Волга шелестит, размеренно, успокаивающе. Голос Волги – особенный, свой собственный, узнаваемый. Да, у каждой реки есть уникальный голос, как у человека. Хотя звучать он может по-разному, с разными интонациями. Может – грозно, взволнованно. Как-то в юности оказалась ночью на берегу Волги во время грозы: сзади камни падают с высокой каменистой части, впереди – темное пространство, небо, вода, сверху – пучки молний бьют в шумящую реку, и она принимает эти удары, волнуется, восклицает...
А в такой солнечный июльский день, как сегодня, она разговаривает тихо, успокаивающе, словно древняя сказительница. Она и есть сказительница, завораживающая, убаюкивающая историями из прошлого. Сколько мимо нее прошло – людей, судеб – не сосчитать, и она помнит все, и шепчет об этом, если ты сидишь тихо-тихо и слушаешь.
Сидишь на огромных охристо-серых камнях на берегу в поселке Васильево под Казанью. Камни – тоже древние, мощные, со впадинами, щербинами, а ровные поверхности чередуются с острыми гранями. Возможно, они лежали так, и когда по Волге проплывала галера «Тверь», на которой Екатерина II совершила известное путешествие в 1767-м году, и в 1918-м году, когда армия В. О. Каппеля участвовала во взятии Казани...
Здесь, внизу, где колышутся острые тонкие стрелки камышей, судя по дореволюционным фотографиям, была пристань. Причаливали суда, сходили люди – далекая, ушедшая жизнь…
Если подняться с берега наверх, аккуратно, опираясь на те же камни, – забелеют стены Крестовоздвиженской церкви поселка Васильево, где июльским днем 1897 года служил литургию святой праведный Иоанн Кронштадтский.
Но я пока не поднимаюсь, сижу тихо, смотрю и слушаю.
Перед глазами – безмерность, с бесконечною рябью воды, противоположным, насыщенно-зеленым берегом, на котором (а как же иначе!) – силуэт монастыря, как неотделимая часть окружающего. Это Макарьевский монастырь, основанный еще в первой половине XVII века. Правда, сияющие белизной здания построены уже в веке XIX.
Если посмотреть чуть дальше – виден остров-град Свияжск, полукруглый (византийский!) купол храма иконы Божьей Матери «Всех Скорбящих Радость».
Лениво полудремлет рыбак в зеленой надувной лодке, покачивающейся на небольших зыбких волнах, вдалеке проплывает теплоход – большой, трехпалубный, но и из-за отдалённости и общего масштаба окружающего кажущийся почти игрушечным.
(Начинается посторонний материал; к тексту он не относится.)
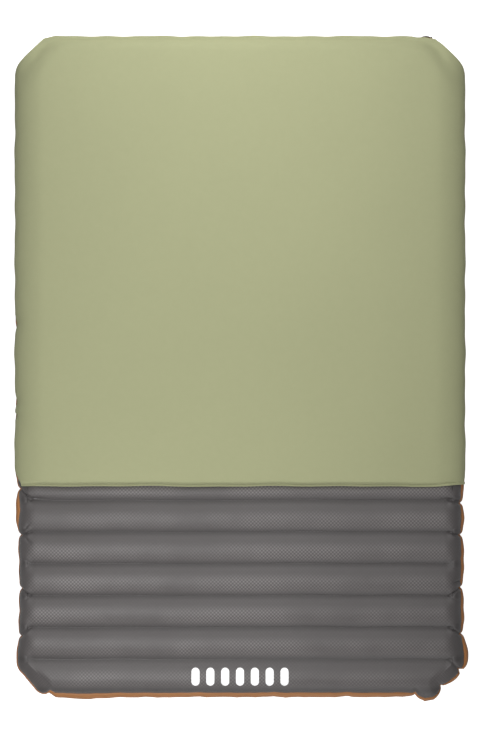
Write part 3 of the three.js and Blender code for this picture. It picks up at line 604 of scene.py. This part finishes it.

И – небо, много неба, у линии горизонта – почти прозрачного, белого, а затем все набирающего и набирающего голубизну. Чуть ниже этой голубизны – облака, с золотом, пушисто-серым... Река ловит тени облаков, принимает в себя и начинает раскачивать.
Бескрайность неба, воды – ввысь, вглубь, – сжимается в точку история, соединяется прошлое и настоящее. Левитановская безмерность, которая оказывается больше пейзажа, а точнее – в сам пейзаж включено столько, что не выразишь никакими словами, сколько бы томов не написал. И не надо стремиться выразить, просто сиди, впитывай, напитывайся. Слушай шепот воды, думай о тех, о ком рассказывает великая река, не называя по именам. Но многие имена мы знаем – Алексей Пешков (Максим Горький), Боратынские, Толстые, Федор Шаляпин, Николай Фешин (он жил прямо здесь, в Васильево, в послереволюционные годы, до отъезда в Америку). Это я называю первые фамилии, что пришли в голову, а так – список можно продолжать и продолжать...
Волга помнит и моих родных, и родных мужа, и нас – маленькими детьми, и уже наших детей, когда они еще были младенцами...
Волга помнит и моих родных, и родных мужа, и нас – маленькими детьми, и уже наших детей, когда они еще были младенцами
А потом можно подняться наверх, зайти в церковь и помолиться обо всех-всех, и ушедших, знаемых и безымянных (для нас – безымянных, Бог-то знает и любит каждого), и живущих сегодня. Волга настраивает на молитву. Может быть, когда мы уже перестанем существовать телесно, а Волга по-прежнему будет нести свои воды, кто-нибудь так же молитвенно вздохнет и о нас?
Волга не отпускает от себя, как бы ты далеко ни уехал, она будет звать к себе, обещая успокоить, расставить внутри тебя все по своим местам. И ты уже не удивишься, когда один из детей, как и другие наши дети, появившийся на свет в московском роддоме и приезжающий на родину родителей лишь время от времени, скажет: «В будущем я хотел бы жить на Волге».